• [GIVEN TASK]: Determine how many lines of this material contain "link". Give only the number.

::::::::

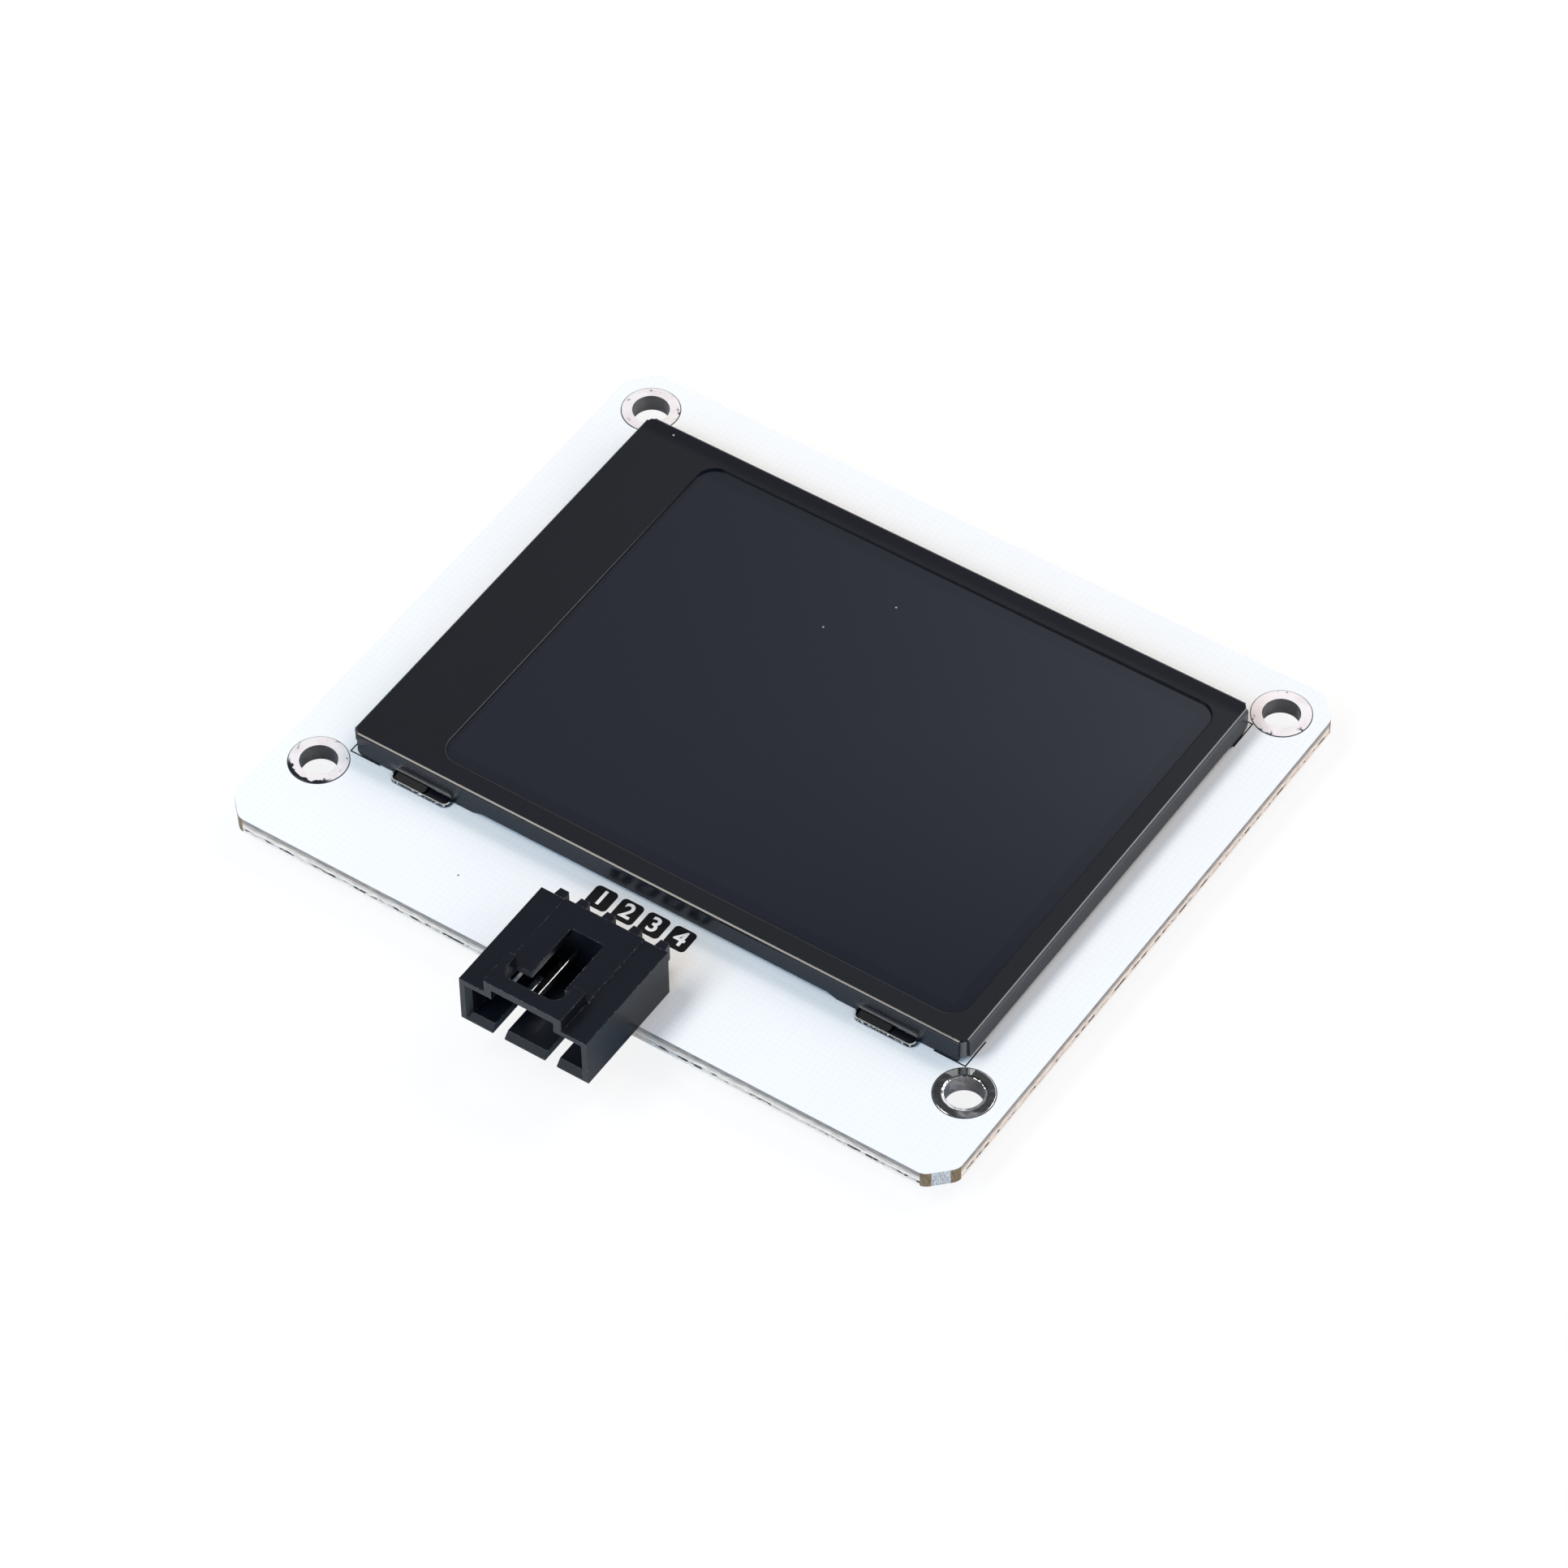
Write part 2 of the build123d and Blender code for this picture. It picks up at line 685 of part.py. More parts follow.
def solder_joint(x, pin):
    """Solder that fills a pin's hole, wets both pads and climbs the tail under the board."""
    place = (header_offset_x + x, tail_row_y)
    core = disc(pin_hole_diameter, place, (0, board_top))
    pads = disc(solder_pad_diameter, place, (-solder_pad_height, 0))
    pads += disc(solder_pad_diameter, place, (board_top, board_top + solder_pad_height))
    cone = Cone(solder_tip_diameter / 2, solder_pad_diameter / 2, solder_height)
    fillet_level = -solder_pad_height - solder_height / 2
    return core + pads + Pos(*place, fillet_level) * cone - pin


# Parts under the board

def gull_lead(x, width, edge, level, reach, foot, shoulder, thickness):
    """A formed lead that leaves a package edge and lands on the board's underside."""
    corners = [
        (edge, level - thickness / 2),
        (edge + shoulder, level - thickness / 2),
        (edge + reach - foot, -thickness),
        (edge + reach, -thickness),
        (edge + reach, 0),
        (edge + reach - foot - thickness / 2, 0),
        (edge + shoulder - thickness / 2, level + thickness / 2),
        (edge, level + thickness / 2),
    ]
    section = make_face(Polyline(*corners, close=True))
    return Pos(x - width / 2, 0, 0) * extrude(Plane.YZ * section, width)


def moulded_package(length, width, height, standoff, band, taper):
    """A moulded body under the board with sides that taper away from its lead band."""
    high = -standoff
    low = -standoff - height
    level = (high + low) / 2
    body = block(centred(length), centred(width), centred(band, level))
    upper = Pos(0, 0, level + band / 2) * Rectangle(length, width)
    lower = Pos(0, 0, level - band / 2) * Rectangle(length, width)
    half = (height - band) / 2
    return body + extrude(upper, half, taper=taper) + extrude(lower, -half, taper=taper)


def controller_package():
    """The microcontroller's moulded body with the dimple that marks its first lead."""
    body = moulded_package(controller_side, controller_side, controller_height,
                           controller_standoff, lead_thickness, controller_taper)
    corner = -controller_side / 2 + controller_dimple_inset
    low = -controller_standoff - controller_height
    body -= disc(controller_dimple_diameter, (corner, corner), (low, low + controller_dimple_depth))
    return Pos(*controller_place) * body


def controller_leads():
    """The microcontroller's formed leads, a row on each side."""
    level = -controller_standoff - controller_height / 2
    leads = []
    for turn in range(0, 360, 90):
        for index in range(controller_lead_count):
            x = (index - (controller_lead_count - 1) / 2) * controller_lead_pitch
            lead = gull_lead(x, controller_lead_width, controller_side / 2, level,
                             lead_reach, lead_foot, lead_shoulder, lead_thickness)
            leads.append(Pos(*controller_place) * Rot(0, 0, turn) * lead)
    return Compound(children=leads)


def small_package(place):
    """The moulded body of a small transistor or regulator."""
    body = moulded_package(small_package_length, small_package_width, small_package_height,
                           small_package_standoff, lead_thickness, controller_taper)
    return Pos(*place) * body


def small_leads(place, back_row, front_row):
    """The leads of a small package: places along its back and its front."""
    level = -small_package_standoff - small_package_height / 2
    leads = []
    for turn, row in ((0, back_row), (180, front_row)):
        for step in row:
            lead = gull_lead(step * small_lead_pitch, small_lead_width, small_package_width / 2,
                             level, small_lead_reach, small_lead_foot, small_lead_shoulder,
                             lead_thickness)
            leads.append(Pos(*place) * Rot(0, 0, turn) * lead)
    return Compound(children=leads)


def chip(place, height):
    """A chip capacitor or resistor with a metal cap at each end."""
    x, y, turn = place
    body = block(centred(chip_length - 2 * chip_cap_length), centred(chip_width),
                 (-chip_cap_step - height, -chip_cap_step))
    for side in (-1, 1):
        ends = sorted((side * chip_length / 2, side * (chip_length / 2 - chip_cap_length)))
        body += block(ends, centred(chip_width + 2 * chip_cap_step),
                      (-2 * chip_cap_step - height, 0))
    return Pos(x, y) * Rot(0, 0, turn) * body


def crystal():
    """The clock crystal: a ceramic base with a metal lid."""
    base = block(centred(crystal_length), centred(crystal_width), (-crystal_base_height, 0))
    lid_x = centred(crystal_length - 2 * crystal_lid_inset)
    lid_y = centred(crystal_width - 2 * crystal_lid_inset)
    lid = plate(lid_x, lid_y, (-crystal_height, -crystal_base_height), crystal_corner_radius)
    return Pos(*crystal_place) * (base + lid)


# The whole module

os.makedirs("parts", exist_ok=True)

save(circuit_board(), "circuit_board")
for corner, place in hole_places.items():
    save(plated_hole(place), f"plated_hole_{corner}")

save(bezel(), "bezel_frame")
save(backlight_moulding(), "backlight_moulding")
for name, layer in display_layers().items():
    save(layer, name)
save(mounting_tape(-1), "mounting_tape_front")
save(mounting_tape(1), "mounting_tape_back")
save(lamp_strip(), "lamp_strip")
for index in range(lamp_count):
    save(lamp(index), f"backlight_lamp_{index + 1}")
save(driver_chip(), "display_driver_chip")
save(display_flex(), "display_flex")

save(header_housing(), "header_housing")
for index, x in enumerate(pin_places):
    pin = header_pin(x)
    save(pin, f"header_pin_{index + 1}")
    save(solder_joint(x, pin), f"pin_solder_{index + 1}")

save(controller_package(), "microcontroller_package")
save(controller_leads(), "microcontroller_leads")
save(small_package(regulator_place), "regulator_package")
save(small_leads(regulator_place, (-1, 1), (-1, 0, 1)), "regulator_leads")
save(small_package(transistor_place), "transistor_package")
save(small_leads(transistor_place, (0,), (-1, 1)), "transistor_leads")
for name, place in capacitor_places.items():
    save(chip(place, capacitor_height), f"capacitor_{name}")
for name, place in resistor_places.items():
    save(chip(place, resistor_height), f"resistor_{name}")
save(crystal(), "clock_crystal")
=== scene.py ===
import math

import bpy
from mathutils import Matrix, Vector


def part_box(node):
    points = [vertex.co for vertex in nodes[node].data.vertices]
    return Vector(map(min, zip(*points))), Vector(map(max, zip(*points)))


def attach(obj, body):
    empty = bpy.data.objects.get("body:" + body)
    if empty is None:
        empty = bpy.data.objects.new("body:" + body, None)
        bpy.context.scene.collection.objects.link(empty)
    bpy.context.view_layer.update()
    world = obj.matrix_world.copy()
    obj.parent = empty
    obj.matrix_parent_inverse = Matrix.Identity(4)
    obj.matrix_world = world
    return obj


# Colour display module: surfaces, printed marks, floor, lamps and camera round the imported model.
# Metres, in the model's own frame: +Z up out of the screen, the header towards -Y.
# Colours are linear red, green and blue.

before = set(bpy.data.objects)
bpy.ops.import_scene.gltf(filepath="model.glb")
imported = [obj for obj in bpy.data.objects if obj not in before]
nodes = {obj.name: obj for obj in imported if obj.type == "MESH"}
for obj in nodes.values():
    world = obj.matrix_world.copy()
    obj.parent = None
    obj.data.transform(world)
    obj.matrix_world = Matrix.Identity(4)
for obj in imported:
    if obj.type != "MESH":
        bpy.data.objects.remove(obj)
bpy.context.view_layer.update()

MM = 0.001


def millimetres(*values):
    """A length, a pair of lengths or a point given in millimetres, in metres."""
    return values[0] * MM if len(values) == 1 else Vector(values) * MM


def link(thing):
    """Puts an object in the scene."""
    bpy.context.scene.collection.objects.link(thing)
    return thing


# Camera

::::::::

• [COMPLETE ANSWER]: 3